As far as can be obtained the facts appear to be as follows. About eleven o’clock on Wednesday evening, some young men who occupied a room on the second floor, above the hotel office, noticed smoke in their room. On going down to investigate the cause they found that fire was smouldering at the outside northwest corner of the building, where the office is situated.
They discovered that the blaze was beneath the floor of the verandah at this corner. Just what started the fire is not known, but it is supposed that a lighted cigar fell beneath the floor and could not be recovered, so it was left to smoulder. Be that as it may, by the time the alarm was raised the fire had become very evident. The flames had spread to between the weather boarding of the front of the house and the plaster and quickly ascended to the roof of the two and a half story building. Some attempts were made to extinguish the flames at first with buckets of water, but the fire had been smouldering so long that it had become too extensive to be extinguished by this means.
At this juncture the alarm was given to all the inmates of the house , and as it was apparent that the fire was making rapid headway, it followed that the guests, thus hurriedly notified, had to make haste to escape.
A ledger from the “Black Bush Factory”, 1890 in Marion Harris collection; Reference code: Acc3858 – Public Archives and Records Office of Prince Edward Island
“A Whale Stranded In Tracadie Harbour, North Side Of P.E.I.”
Tracadie Harbour Range Lights
Spacious Tracadie Bay is located just east of Prince Edward Island National Park on the island’s north shore and is protected by lengthy sandspits. As will be seen, the entrance to the bay migrates due to forces of nature, making it difficult to mark with lights.
In March 1852, Henry Palmer, the Consular Agent for the United States on Prince Edward Island, sent a letter to the island’s Lieutenant Governor suggesting that owners of U.S. fishing vessels would be willing to contribute toward the construction of lights to mark the entrance to the harbours at Tracadie and Malpeque:
A pair of day beacons equipped with small lanterns were established at the entrance to Tracadie Bay in the 1860s, and then in 1877, open, square, framework towers, separated by 230 yards, were erected.

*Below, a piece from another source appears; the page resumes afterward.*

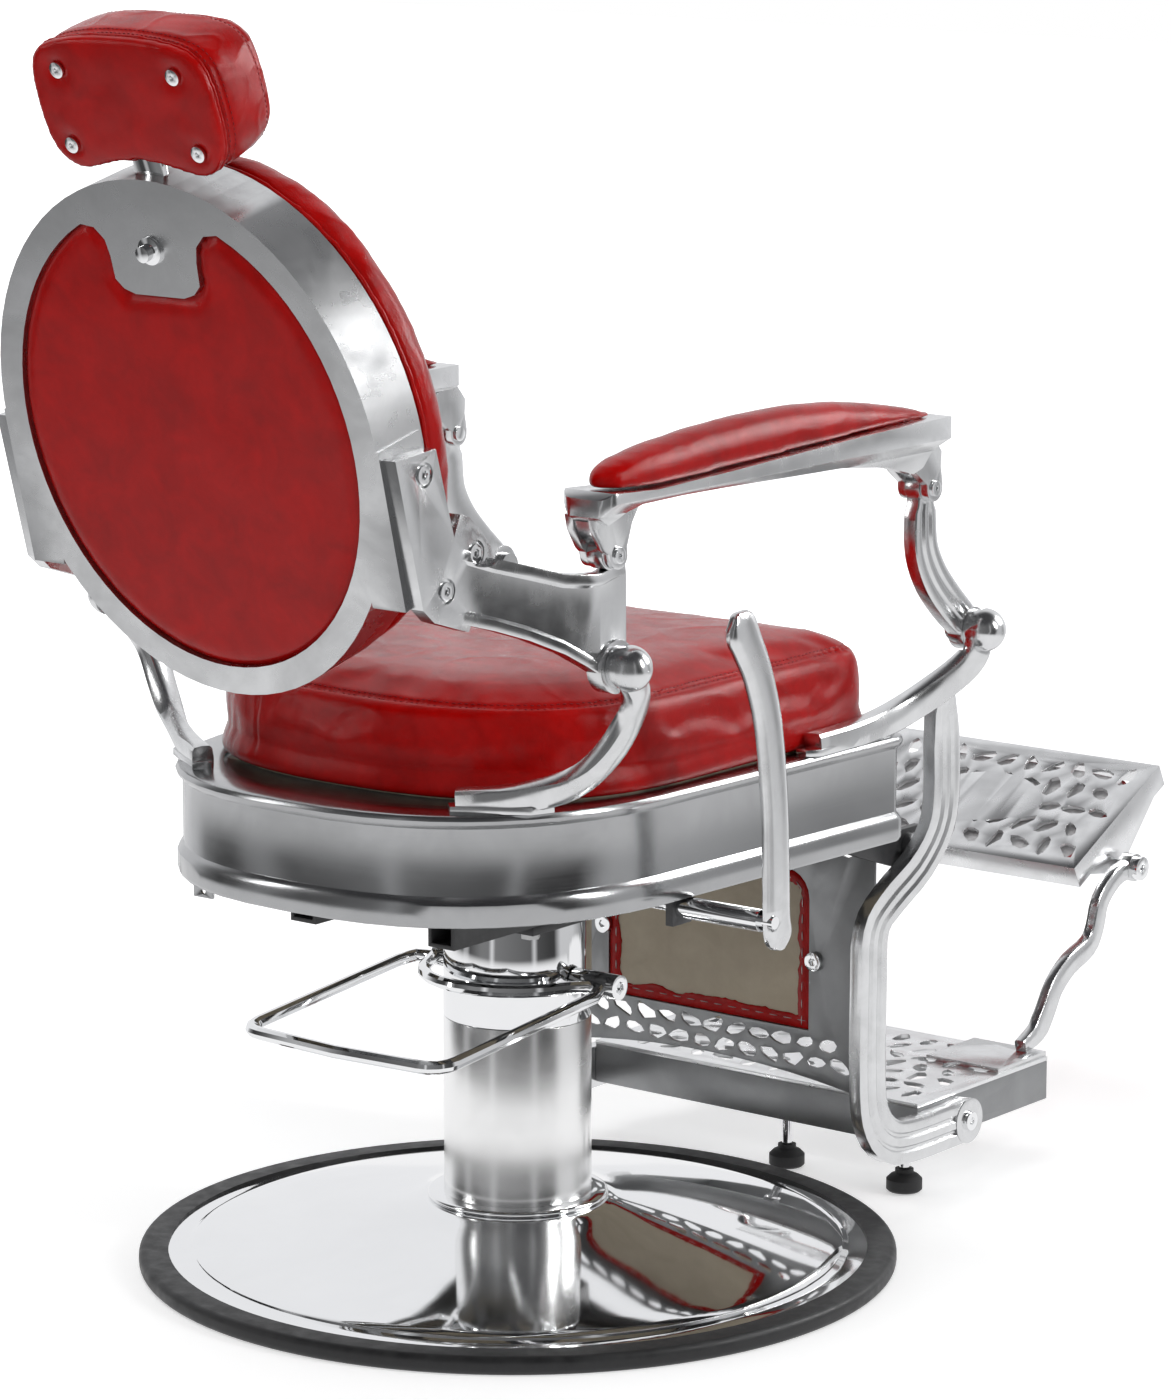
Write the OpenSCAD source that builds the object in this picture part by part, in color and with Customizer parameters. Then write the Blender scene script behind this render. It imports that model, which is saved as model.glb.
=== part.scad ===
// Hydraulic barber chair: oval reclining back, folding armrest linkage, fixed leg rest with
// an open grille platform, flip-over footrest, and a foot-pumped lifting and turning column.
// Frame: +Z up, front of the chair towards -Y, the sitter's right hand towards -X,
// origin on the floor in the middle of the base. Millimetres.

/* [Base] */
// Radius of the whole base over its rubber ring
base_r = 350; // [320:5:380]
// Width of the rubber ring seen from above
ring_w = 27; // [20:1:34]
// Height of the rubber ring
ring_h = 17; // [15:0.5:20]
// Height of the dome where it meets the column
dome_h = 61; // [50:1:75]
// Thickness of the pressed dome
dome_t = 3; // [2:0.5:4]
// Thickness of the base's steel bottom plate
core_t = 9; // [6:1:12]

/* [Column] */
// Outside radius of the column covers
column_r = 68; // [64:1:74]
// Wall of the lower column cover
sleeve_t = 5; // [3:0.5:6]
// Height of the joint between the lower and the upper cover
column_joint_z = 234; // [228:1:244]
// Top of the upper cover
head_top_z = 332; // [322:1:340]
// Radius of the lifting cylinder
cylinder_r = 55; // [50:1:57]
// Wall of the lifting cylinder
cylinder_t = 6; // [4:0.5:8]
// Radius of the fixed piston rod
rod_r = 16; // [12:1:20]
// Travel of the lift
lift_travel = 150; // [110:5:150]
// Radius of the spindle that the seat turns on
spindle_r = 32; // [26:1:36]

/* [Foot pump lever] */
// Height of the lever's axle
pump_axle_z = 275; // [274:1:290]
// Radius of the axle
pump_axle_r = 8; // [6:0.5:10]
// Radius of the bent rod
pump_rod_r = 6; // [5:0.5:7]
// Half width of the loop
pump_half_w = 115; // [104:1:125]
// Reach of the loop behind the axle
pump_reach = 250; // [220:5:280]
// Drop of the loop's end below the axle
pump_drop = 25; // [10:1:40]

/* [Seat frame] */
// Half width of the seat band
band_half_w = 240; // [232:1:250]
// Half width of the seat band at its front corners
band_front_half_w = 253; // [245:1:262]
// Distance from the column to the front of the band
band_front = 250; // [240:1:260]
// Distance from the column to the back of the band
band_rear = 315; // [300:1:330]
// Underside of the band
band_bottom_z = 388; // [380:1:396]
// Top of the band, where the cushion board lies
band_top_z = 487; // [480:1:495]
// Wall of the band
band_t = 5; // [4:0.5:8]
// Width of the band's inner flange
band_flange = 34; // [28:1:40]
// Thickness of the turntable plate
turntable_t = 8; // [6:1:10]
// Height of the chassis rails
rail_h = 40; // [30:1:44]
// Width of the chassis rails
rail_w = 30; // [24:1:36]

/* [Seat cushion] */
// Half width of the cushion
cushion_half_w = 233; // [224:1:236]
// Distance from the column to the front of the cushion
cushion_front = 243; // [236:1:248]
// Distance from the column to the back of the cushion
cushion_rear = 252; // [240:1:262]
// Height of the cushion at its edge
cushion_edge_h = 80; // [65:1:90]
// Rise of the cushion from its edge to its crown
cushion_crown = 13; // [6:1:24]
// Thickness of the plywood boards under the cushions
board_t = 8; // [6:1:12]

/* [Backrest] */
// Half width of the oval frame
back_half_w = 208.5; // [200:0.5:210]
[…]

These new red lights were placed in operation in the spring, and a few months later they had to be relocated as the entrance channel had shifted. In 1890, the lights from the towers were discontinued due to the formation of sandbanks in the alignment of the range, and two temporary lights, consisting of lanterns hoisted on masts, were established on the western side of the harbour. Mariners were warned that as the channel was intricate and liable to change in any storm, strangers should not attempt to enter the harbour if drawing more than five feet.
At the opening of navigation in 1894, a new tower was used to display the inner or back range light as the former tower had become unsafe due to dry rot. This new square, enclosed tower stood twenty-eight feet tall. James Hendrahan built the new tower for $220, and the old tower was offered at public auction. When the highest bid turned out to be only $4.50, the tower was withdrawn from the auction and sold to Keeper Michael Ready, who had been looking after the lights since 1868, for $8. A gale on October 11, 1900 upset the rear tower, and a red light hoisted on a mast had to be used until the tower was put back in place.

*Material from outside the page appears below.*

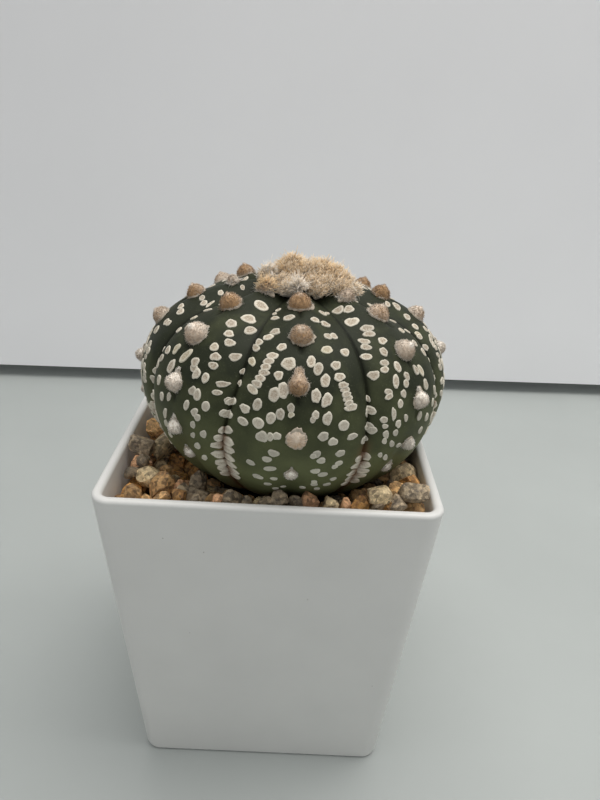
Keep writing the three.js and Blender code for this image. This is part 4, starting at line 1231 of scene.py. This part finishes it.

Around 1923, a pole replaced the enclosed tower as a means to display the rear light. Tracadie Harbour Range Lights remained in operation through at least 1955, but today, a series of lighted buoys are used to mark the entrance to the harbour.
Keepers: Michael Ready (1868 – 1901), John W. McDonald (1901 – 1911), W.A. McDonald (1911 – at least 1931).
- Annual Report of the Department of Marine, various years.
- Text from https://www.lighthousefriends.com/
The Yankee Gale 1851 - A part of North Shore History
The following is an excellent description of the Yankee Gale, taken from the Stanhope Sands of Time (A Community History) that was published in 1984 by the Stanhope Women’s Institute, in association with the New Horizons Program of the Department of Health and Welfare Canada.
This terrible storm sprang up on the evening of Friday, October 3, 1851 and continued through the next two days, with tremendous winds, lashing the sea to fury, and torrential rain. It came up quite unexpectedly; the weather was warm for October, the sea calm and glassy, with no wind; but suddenly a heavy swell rose, and before the fishing fleet could get to safe harbours, the storm was in full blast. The fishing vessels were mostly from New England, and the Royal Gazette of Monday, October 6, 1851 records “…about 70 vessels cast away, sunk, or driven ashore and wrecked. Some crews were saved, many sailors drowned; some ships lost all hands. There are from 20 to 30 vessels on shore between Malpec (sic) and the North Cape, and in Richmond Bay and on Hog Island there are some 40 or 50 more. It is currently reported that 60 or 70 bodies have interred on Hog Island…”
On the North Shore around Brackley Point, Stanhope and Tracadie the schooners Brothers, Nettle, Fair Play, Golden Grove, Union, Caledonia and the barquentine Nantucket, were lost. Some crew members were saved, and warm tribute was paid to local residents who rescued and cared for the survivors; but the entire crew of the two vessels wrecked off Stanhope were drowned. The schooner Nettle was salvaged during the following January by the MacMillan family, who hauled it up the beach and overland into Covehead Bay, using 60 horses. The six or seven drowned sailors washed up on the beach at Stanhope were collected with horse and cart and buried in the Long Pond cemetery by Alex MacMillan, with one helper, who would not work after dark; they made rough coffins by daylight, and when night fell, Alex had to go it alone.
Fishing is still a hazardous occupation today, but in the memory of our senior citizens, the number of lives lost while engaged in this line of work has been limited; the names of Theodore Carr and Lachlan MacMillan come to mind. Today’s larger boats with their sophisticated equipment give fishermen a big advantage over their forebears with their small sail boats and dories.